JOB:
Go through the records and extract every line with the word "hinge".
# START OF AVAILABLE RECORDS
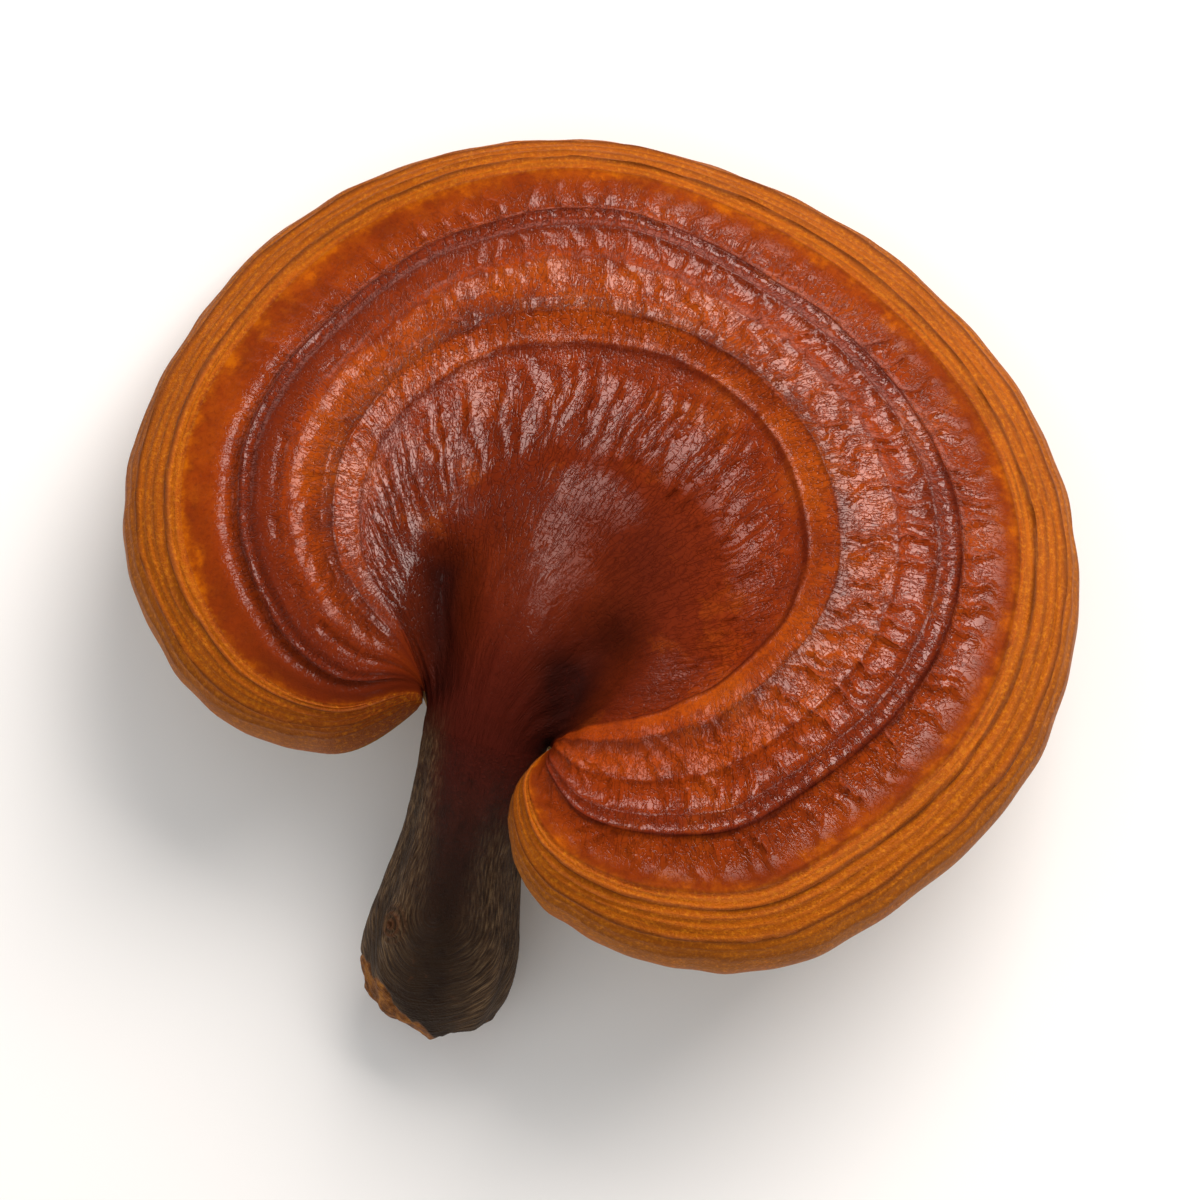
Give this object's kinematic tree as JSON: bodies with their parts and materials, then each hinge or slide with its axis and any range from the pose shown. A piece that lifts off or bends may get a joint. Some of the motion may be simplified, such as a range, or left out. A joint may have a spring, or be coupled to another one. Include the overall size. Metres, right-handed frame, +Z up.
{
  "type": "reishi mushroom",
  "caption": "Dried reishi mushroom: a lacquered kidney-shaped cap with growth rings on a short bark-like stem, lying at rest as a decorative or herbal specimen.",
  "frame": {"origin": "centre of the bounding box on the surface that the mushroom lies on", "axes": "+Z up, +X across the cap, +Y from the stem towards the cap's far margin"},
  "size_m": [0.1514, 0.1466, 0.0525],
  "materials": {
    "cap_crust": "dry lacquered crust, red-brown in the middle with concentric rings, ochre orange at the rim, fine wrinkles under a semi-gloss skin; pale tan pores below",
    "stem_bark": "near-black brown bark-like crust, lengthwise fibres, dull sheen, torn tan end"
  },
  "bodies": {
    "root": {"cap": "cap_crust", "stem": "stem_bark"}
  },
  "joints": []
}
# END OF AVAILABLE RECORDS
# START OF AVAILABLE RECORDS
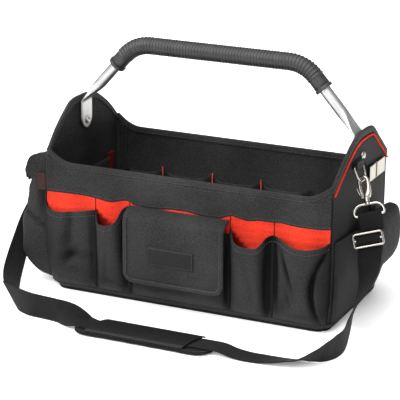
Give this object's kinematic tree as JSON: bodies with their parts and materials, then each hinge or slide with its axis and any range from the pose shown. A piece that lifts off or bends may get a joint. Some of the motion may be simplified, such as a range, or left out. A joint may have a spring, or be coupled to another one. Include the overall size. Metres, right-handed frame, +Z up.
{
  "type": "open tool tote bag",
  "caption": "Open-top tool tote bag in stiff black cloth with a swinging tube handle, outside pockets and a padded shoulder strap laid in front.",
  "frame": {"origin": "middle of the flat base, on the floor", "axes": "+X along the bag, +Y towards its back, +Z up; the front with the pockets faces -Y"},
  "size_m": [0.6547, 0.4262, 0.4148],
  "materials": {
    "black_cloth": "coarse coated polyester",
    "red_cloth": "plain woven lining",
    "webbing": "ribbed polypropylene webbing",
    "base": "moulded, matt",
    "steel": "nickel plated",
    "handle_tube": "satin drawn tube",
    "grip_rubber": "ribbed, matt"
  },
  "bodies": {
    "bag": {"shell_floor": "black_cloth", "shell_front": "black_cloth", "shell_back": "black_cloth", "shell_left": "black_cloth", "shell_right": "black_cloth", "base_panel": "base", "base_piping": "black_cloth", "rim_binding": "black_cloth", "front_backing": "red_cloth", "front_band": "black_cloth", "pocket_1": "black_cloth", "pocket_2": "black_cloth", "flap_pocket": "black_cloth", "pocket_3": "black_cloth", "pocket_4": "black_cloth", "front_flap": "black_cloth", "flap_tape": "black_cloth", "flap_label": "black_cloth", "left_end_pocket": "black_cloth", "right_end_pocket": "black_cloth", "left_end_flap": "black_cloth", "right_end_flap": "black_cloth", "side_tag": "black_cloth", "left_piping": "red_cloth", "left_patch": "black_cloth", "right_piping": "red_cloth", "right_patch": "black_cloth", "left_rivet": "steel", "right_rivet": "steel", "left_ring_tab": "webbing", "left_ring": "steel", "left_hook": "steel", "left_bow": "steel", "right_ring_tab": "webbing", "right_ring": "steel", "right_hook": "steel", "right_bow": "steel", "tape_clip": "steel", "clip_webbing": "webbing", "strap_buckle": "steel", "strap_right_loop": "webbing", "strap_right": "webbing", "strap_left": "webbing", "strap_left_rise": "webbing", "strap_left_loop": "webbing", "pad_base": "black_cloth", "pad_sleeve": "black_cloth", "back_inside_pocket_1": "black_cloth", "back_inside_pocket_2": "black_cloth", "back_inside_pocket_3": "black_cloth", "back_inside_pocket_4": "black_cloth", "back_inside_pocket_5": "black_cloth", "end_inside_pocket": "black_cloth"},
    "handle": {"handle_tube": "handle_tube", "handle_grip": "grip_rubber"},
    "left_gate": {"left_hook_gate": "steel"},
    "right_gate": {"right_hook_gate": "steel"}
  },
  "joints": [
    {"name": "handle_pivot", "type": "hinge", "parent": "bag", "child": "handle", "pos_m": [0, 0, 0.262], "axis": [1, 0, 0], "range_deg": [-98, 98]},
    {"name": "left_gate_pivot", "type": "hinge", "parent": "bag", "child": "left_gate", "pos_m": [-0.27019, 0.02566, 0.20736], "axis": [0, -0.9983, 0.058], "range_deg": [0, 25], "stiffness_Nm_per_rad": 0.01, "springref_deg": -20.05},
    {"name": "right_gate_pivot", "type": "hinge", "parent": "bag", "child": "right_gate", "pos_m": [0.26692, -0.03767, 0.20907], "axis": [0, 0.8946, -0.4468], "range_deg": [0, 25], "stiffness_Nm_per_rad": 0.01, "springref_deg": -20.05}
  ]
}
# END OF AVAILABLE RECORDS
EXERCISE ANSWER:
Give this object's kinematic tree as JSON: bodies with their parts and materials, then each hinge or slide with its axis and any range from the pose shown. A piece that lifts off or bends may get a joint. Some of the motion may be simplified, such as a range, or left out. A joint may have a spring, or be coupled to another one. Include the overall size. Metres, right-handed frame, +Z up.
Give this object's kinematic tree as JSON: bodies with their parts and materials, then each hinge or slide with its axis and any range from the pose shown. A piece that lifts off or bends may get a joint. Some of the motion may be simplified, such as a range, or left out. A joint may have a spring, or be coupled to another one. Include the overall size. Metres, right-handed frame, +Z up.
    {"name": "handle_pivot", "type": "hinge", "parent": "bag", "child": "handle", "pos_m": [0, 0, 0.262], "axis": [1, 0, 0], "range_deg": [-98, 98]},
    {"name": "left_gate_pivot", "type": "hinge", "parent": "bag", "child": "left_gate", "pos_m": [-0.27019, 0.02566, 0.20736], "axis": [0, -0.9983, 0.058], "range_deg": [0, 25], "stiffness_Nm_per_rad": 0.01, "springref_deg": -20.05},
    {"name": "right_gate_pivot", "type": "hinge", "parent": "bag", "child": "right_gate", "pos_m": [0.26692, -0.03767, 0.20907], "axis": [0, 0.8946, -0.4468], "range_deg": [0, 25], "stiffness_Nm_per_rad": 0.01, "springref_deg": -20.05}